AIM OF THE EXERCISE
Only the lines from the one containing "Keep writing the" through the one containing "far the middle" are to be copied, exactly and with both ends kept.

[begin MATERIAL SHOWN]

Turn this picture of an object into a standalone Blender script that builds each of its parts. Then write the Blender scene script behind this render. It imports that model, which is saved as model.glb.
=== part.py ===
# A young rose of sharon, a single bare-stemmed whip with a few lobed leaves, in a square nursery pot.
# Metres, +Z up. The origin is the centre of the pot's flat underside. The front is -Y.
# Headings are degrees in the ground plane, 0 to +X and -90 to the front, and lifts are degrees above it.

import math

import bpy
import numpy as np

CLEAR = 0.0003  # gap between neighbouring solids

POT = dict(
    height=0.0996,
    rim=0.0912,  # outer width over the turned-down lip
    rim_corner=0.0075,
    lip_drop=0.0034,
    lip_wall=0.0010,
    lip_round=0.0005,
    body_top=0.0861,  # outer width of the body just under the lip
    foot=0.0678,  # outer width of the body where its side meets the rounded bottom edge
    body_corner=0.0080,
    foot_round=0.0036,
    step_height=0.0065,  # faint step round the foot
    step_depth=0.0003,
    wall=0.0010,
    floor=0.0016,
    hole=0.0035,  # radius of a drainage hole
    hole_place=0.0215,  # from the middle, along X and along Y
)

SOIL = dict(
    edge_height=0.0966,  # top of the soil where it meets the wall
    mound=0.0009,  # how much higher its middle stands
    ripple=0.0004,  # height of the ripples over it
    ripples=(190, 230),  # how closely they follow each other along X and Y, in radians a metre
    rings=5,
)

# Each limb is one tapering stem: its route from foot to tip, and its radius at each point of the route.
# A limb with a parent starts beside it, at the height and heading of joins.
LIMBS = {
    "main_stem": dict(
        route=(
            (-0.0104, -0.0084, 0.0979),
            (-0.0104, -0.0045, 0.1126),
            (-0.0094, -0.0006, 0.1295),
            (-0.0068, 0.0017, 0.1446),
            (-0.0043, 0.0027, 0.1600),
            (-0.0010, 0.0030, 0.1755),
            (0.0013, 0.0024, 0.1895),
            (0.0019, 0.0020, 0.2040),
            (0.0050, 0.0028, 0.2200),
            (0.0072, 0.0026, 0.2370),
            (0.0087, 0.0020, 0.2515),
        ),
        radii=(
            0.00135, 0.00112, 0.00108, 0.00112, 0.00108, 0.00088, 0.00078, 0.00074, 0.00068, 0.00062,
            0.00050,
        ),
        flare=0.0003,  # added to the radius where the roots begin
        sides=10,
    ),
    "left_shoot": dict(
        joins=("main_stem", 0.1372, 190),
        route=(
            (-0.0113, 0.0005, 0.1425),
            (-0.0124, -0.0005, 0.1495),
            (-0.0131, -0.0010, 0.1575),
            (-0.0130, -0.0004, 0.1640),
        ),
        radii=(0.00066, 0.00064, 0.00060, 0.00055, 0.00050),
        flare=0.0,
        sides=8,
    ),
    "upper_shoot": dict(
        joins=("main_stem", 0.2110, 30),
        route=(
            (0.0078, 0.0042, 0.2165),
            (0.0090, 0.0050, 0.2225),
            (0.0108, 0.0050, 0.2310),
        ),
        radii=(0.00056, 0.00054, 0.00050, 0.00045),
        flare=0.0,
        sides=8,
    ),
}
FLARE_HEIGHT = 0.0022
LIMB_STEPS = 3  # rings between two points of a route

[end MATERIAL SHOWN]
[begin MATERIAL SHOWN]

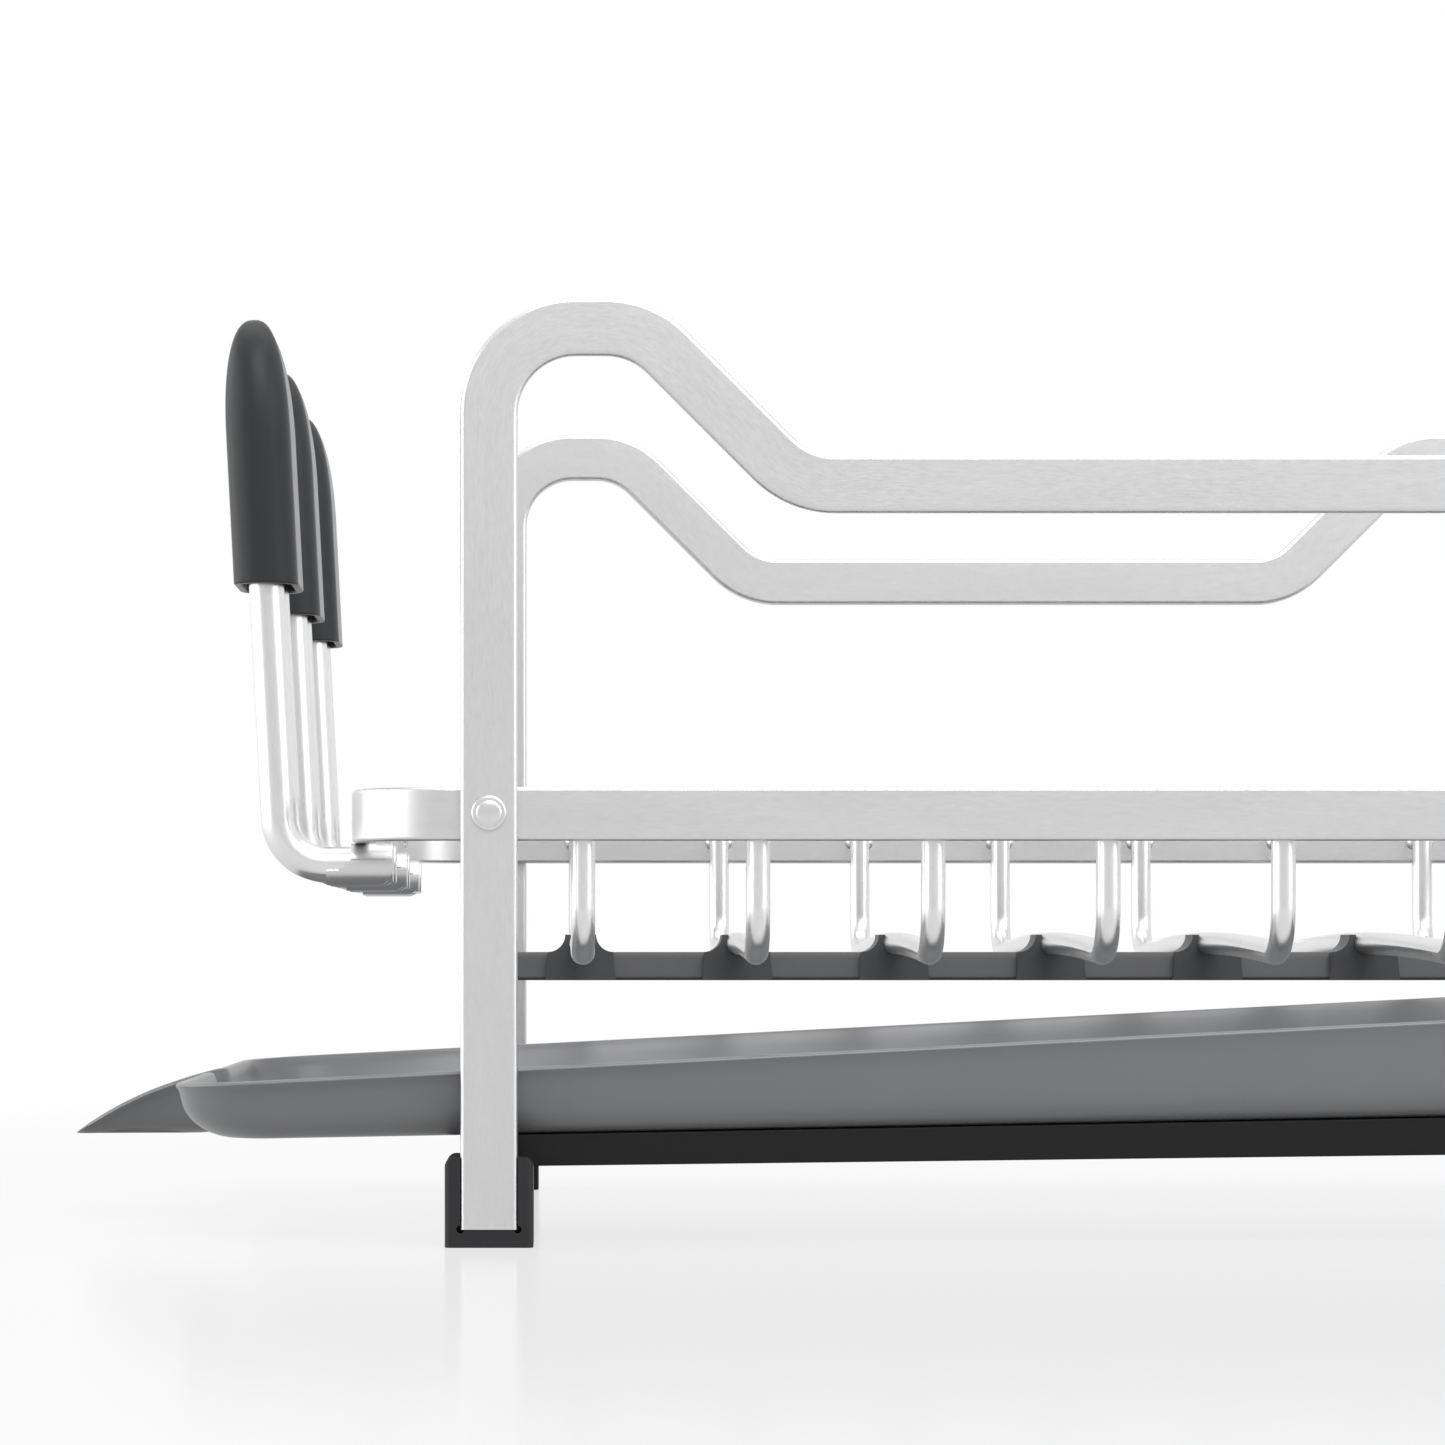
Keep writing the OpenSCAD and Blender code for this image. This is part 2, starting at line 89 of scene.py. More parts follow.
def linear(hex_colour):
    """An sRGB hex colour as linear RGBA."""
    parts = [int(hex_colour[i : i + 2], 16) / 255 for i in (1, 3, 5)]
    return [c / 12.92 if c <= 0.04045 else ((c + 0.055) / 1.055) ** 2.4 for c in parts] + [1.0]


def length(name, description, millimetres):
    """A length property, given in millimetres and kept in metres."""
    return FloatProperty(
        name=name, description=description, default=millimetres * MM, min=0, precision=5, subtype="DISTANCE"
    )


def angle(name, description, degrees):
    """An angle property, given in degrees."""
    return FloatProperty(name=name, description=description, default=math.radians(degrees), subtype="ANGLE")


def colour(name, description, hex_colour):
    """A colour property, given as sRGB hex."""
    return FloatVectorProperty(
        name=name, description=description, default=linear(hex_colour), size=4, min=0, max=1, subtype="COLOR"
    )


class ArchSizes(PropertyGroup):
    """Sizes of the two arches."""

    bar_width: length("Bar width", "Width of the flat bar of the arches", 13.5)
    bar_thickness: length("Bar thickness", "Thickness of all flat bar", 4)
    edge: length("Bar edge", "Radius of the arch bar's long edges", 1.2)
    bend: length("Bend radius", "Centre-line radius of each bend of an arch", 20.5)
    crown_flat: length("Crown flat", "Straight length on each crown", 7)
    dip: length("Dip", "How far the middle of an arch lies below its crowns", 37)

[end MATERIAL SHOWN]
[begin MATERIAL SHOWN]

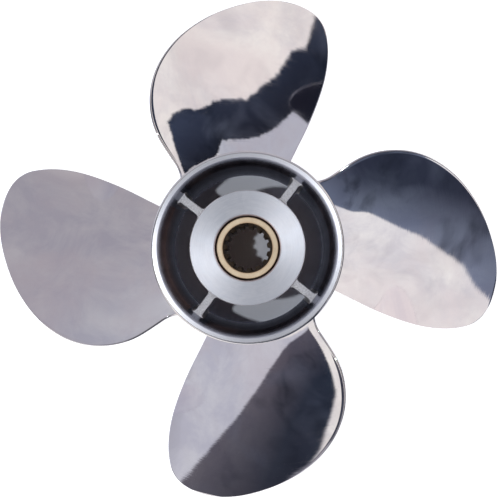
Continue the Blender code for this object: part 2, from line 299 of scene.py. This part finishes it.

[end MATERIAL SHOWN]

TASK OUTPUT
Keep writing the OpenSCAD and Blender code for this image. This is part 2, starting at line 89 of scene.py. More parts follow.
def linear(hex_colour):
    """An sRGB hex colour as linear RGBA."""
    parts = [int(hex_colour[i : i + 2], 16) / 255 for i in (1, 3, 5)]
    return [c / 12.92 if c <= 0.04045 else ((c + 0.055) / 1.055) ** 2.4 for c in parts] + [1.0]


def length(name, description, millimetres):
    """A length property, given in millimetres and kept in metres."""
    return FloatProperty(
        name=name, description=description, default=millimetres * MM, min=0, precision=5, subtype="DISTANCE"
    )


def angle(name, description, degrees):
    """An angle property, given in degrees."""
    return FloatProperty(name=name, description=description, default=math.radians(degrees), subtype="ANGLE")


def colour(name, description, hex_colour):
    """A colour property, given as sRGB hex."""
    return FloatVectorProperty(
        name=name, description=description, default=linear(hex_colour), size=4, min=0, max=1, subtype="COLOR"
    )


class ArchSizes(PropertyGroup):
    """Sizes of the two arches."""

    bar_width: length("Bar width", "Width of the flat bar of the arches", 13.5)
    bar_thickness: length("Bar thickness", "Thickness of all flat bar", 4)
    edge: length("Bar edge", "Radius of the arch bar's long edges", 1.2)
    bend: length("Bend radius", "Centre-line radius of each bend of an arch", 20.5)
    crown_flat: length("Crown flat", "Straight length on each crown", 7)
    dip: length("Dip", "How far the middle of an arch lies below its crowns", 37)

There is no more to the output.